SOURCE DATA:
┌──
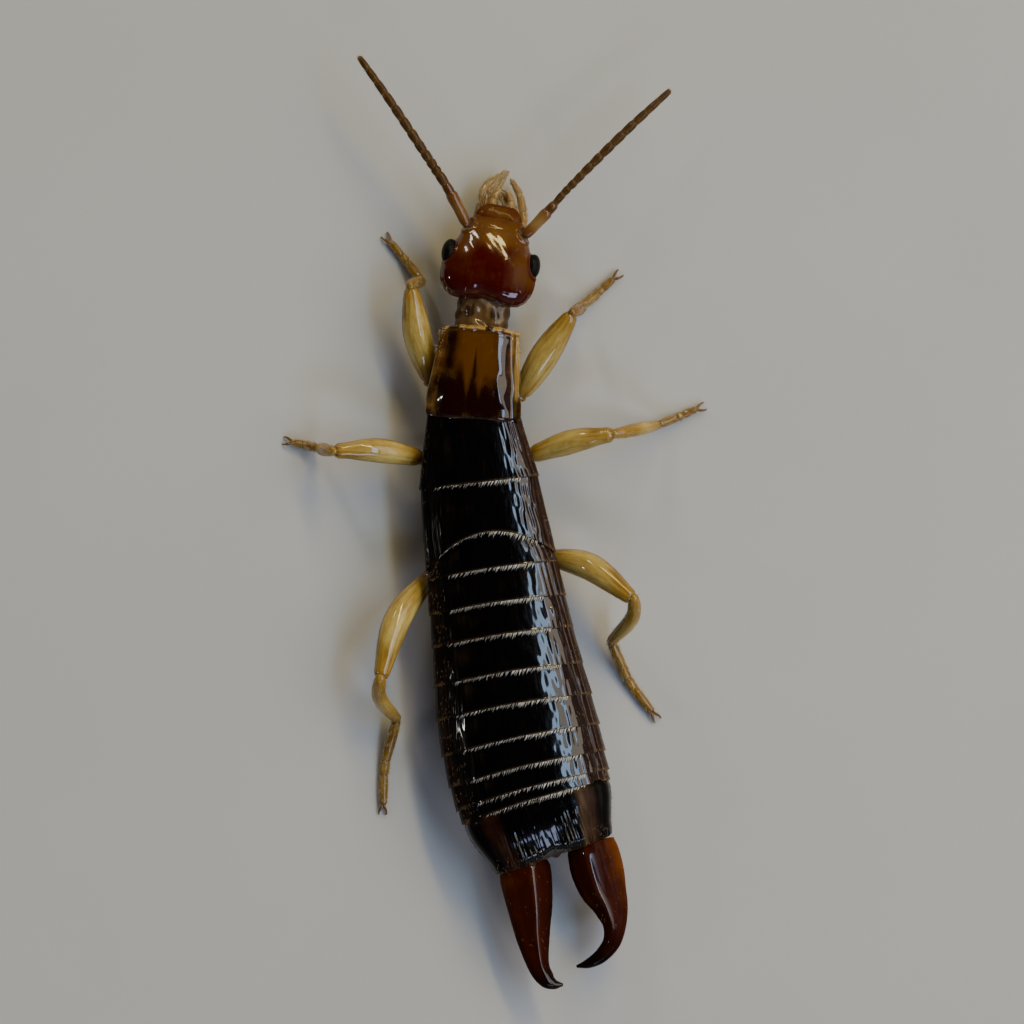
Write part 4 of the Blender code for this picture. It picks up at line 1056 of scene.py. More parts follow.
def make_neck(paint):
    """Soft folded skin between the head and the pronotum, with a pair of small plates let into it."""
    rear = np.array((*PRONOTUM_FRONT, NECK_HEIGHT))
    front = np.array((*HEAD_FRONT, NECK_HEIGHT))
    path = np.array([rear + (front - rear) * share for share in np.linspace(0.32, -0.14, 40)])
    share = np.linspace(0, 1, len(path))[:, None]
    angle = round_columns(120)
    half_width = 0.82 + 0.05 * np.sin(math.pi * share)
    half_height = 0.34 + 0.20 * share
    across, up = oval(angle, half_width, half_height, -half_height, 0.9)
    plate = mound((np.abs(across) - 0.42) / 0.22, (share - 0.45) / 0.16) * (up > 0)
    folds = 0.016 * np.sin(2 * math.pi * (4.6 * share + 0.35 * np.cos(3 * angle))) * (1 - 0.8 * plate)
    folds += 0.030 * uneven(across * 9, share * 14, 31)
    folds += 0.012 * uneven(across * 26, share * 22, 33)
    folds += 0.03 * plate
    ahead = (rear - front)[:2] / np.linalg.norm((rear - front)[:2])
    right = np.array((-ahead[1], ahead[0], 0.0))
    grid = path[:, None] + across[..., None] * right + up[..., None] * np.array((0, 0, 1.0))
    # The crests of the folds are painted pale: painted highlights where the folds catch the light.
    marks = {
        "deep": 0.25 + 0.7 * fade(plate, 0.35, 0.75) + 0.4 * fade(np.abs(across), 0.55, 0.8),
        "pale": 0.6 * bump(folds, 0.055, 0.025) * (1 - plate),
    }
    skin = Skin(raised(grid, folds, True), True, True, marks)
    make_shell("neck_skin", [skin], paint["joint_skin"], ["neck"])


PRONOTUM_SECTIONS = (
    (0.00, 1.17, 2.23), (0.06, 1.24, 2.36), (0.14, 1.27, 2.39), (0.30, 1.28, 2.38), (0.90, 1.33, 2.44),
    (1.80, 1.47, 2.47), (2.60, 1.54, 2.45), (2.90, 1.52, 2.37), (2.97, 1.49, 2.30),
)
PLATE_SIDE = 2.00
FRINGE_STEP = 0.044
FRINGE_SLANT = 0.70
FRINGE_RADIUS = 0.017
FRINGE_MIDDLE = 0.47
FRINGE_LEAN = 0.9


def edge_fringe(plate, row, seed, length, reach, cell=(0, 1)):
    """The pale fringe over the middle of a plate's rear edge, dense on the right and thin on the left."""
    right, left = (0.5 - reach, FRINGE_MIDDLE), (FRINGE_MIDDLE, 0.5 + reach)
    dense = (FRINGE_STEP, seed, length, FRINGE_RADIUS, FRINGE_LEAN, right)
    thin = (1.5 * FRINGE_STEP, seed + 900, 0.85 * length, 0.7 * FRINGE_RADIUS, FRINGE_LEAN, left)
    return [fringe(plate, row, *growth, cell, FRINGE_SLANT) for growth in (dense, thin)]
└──
DIRECTION: Write out, unaltered, the lines from the opening of the listing through the line that includes "FRINGE_LEAN = 0.9".

WRITTEN RESPONSE:
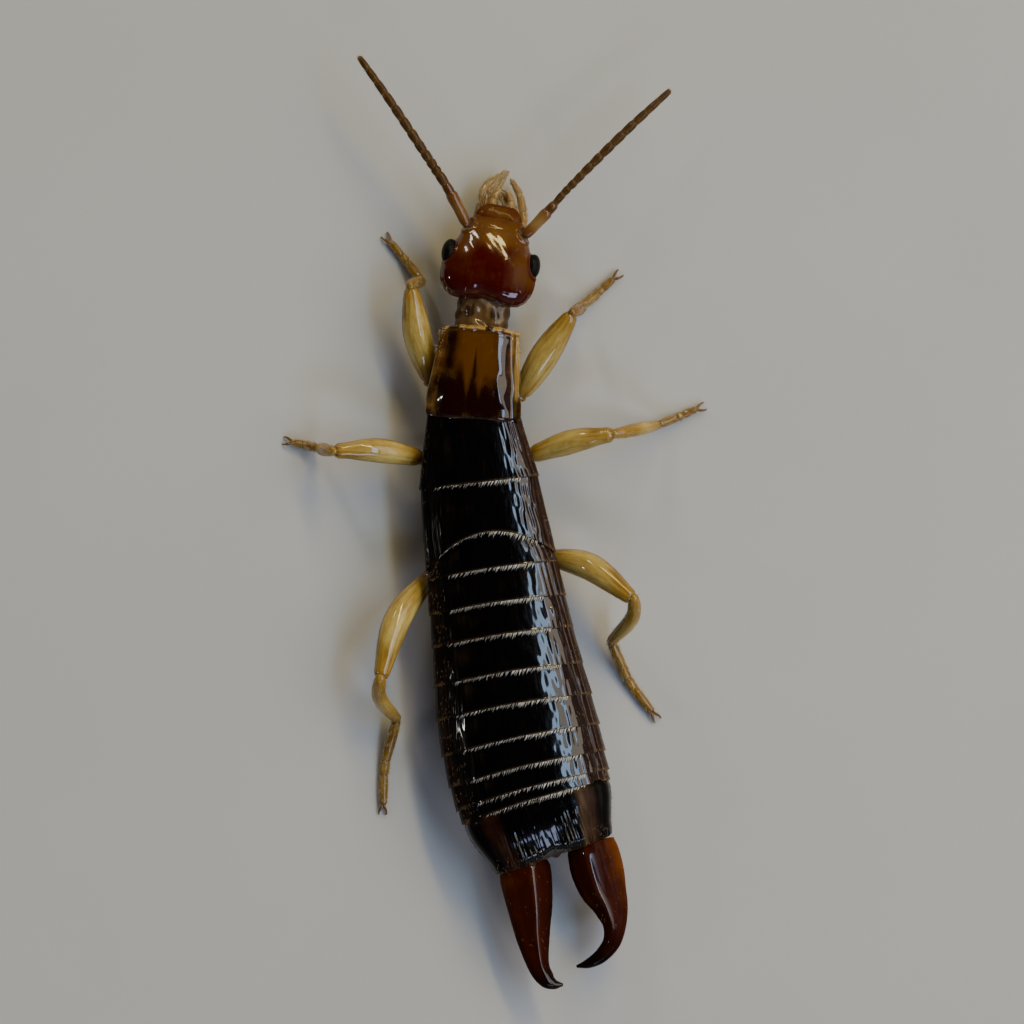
Write part 4 of the Blender code for this picture. It picks up at line 1056 of scene.py. More parts follow.
def make_neck(paint):
    """Soft folded skin between the head and the pronotum, with a pair of small plates let into it."""
    rear = np.array((*PRONOTUM_FRONT, NECK_HEIGHT))
    front = np.array((*HEAD_FRONT, NECK_HEIGHT))
    path = np.array([rear + (front - rear) * share for share in np.linspace(0.32, -0.14, 40)])
    share = np.linspace(0, 1, len(path))[:, None]
    angle = round_columns(120)
    half_width = 0.82 + 0.05 * np.sin(math.pi * share)
    half_height = 0.34 + 0.20 * share
    across, up = oval(angle, half_width, half_height, -half_height, 0.9)
    plate = mound((np.abs(across) - 0.42) / 0.22, (share - 0.45) / 0.16) * (up > 0)
    folds = 0.016 * np.sin(2 * math.pi * (4.6 * share + 0.35 * np.cos(3 * angle))) * (1 - 0.8 * plate)
    folds += 0.030 * uneven(across * 9, share * 14, 31)
    folds += 0.012 * uneven(across * 26, share * 22, 33)
    folds += 0.03 * plate
    ahead = (rear - front)[:2] / np.linalg.norm((rear - front)[:2])
    right = np.array((-ahead[1], ahead[0], 0.0))
    grid = path[:, None] + across[..., None] * right + up[..., None] * np.array((0, 0, 1.0))
    # The crests of the folds are painted pale: painted highlights where the folds catch the light.
    marks = {
        "deep": 0.25 + 0.7 * fade(plate, 0.35, 0.75) + 0.4 * fade(np.abs(across), 0.55, 0.8),
        "pale": 0.6 * bump(folds, 0.055, 0.025) * (1 - plate),
    }
    skin = Skin(raised(grid, folds, True), True, True, marks)
    make_shell("neck_skin", [skin], paint["joint_skin"], ["neck"])


PRONOTUM_SECTIONS = (
    (0.00, 1.17, 2.23), (0.06, 1.24, 2.36), (0.14, 1.27, 2.39), (0.30, 1.28, 2.38), (0.90, 1.33, 2.44),
    (1.80, 1.47, 2.47), (2.60, 1.54, 2.45), (2.90, 1.52, 2.37), (2.97, 1.49, 2.30),
)
PLATE_SIDE = 2.00
FRINGE_STEP = 0.044
FRINGE_SLANT = 0.70
FRINGE_RADIUS = 0.017
FRINGE_MIDDLE = 0.47
FRINGE_LEAN = 0.9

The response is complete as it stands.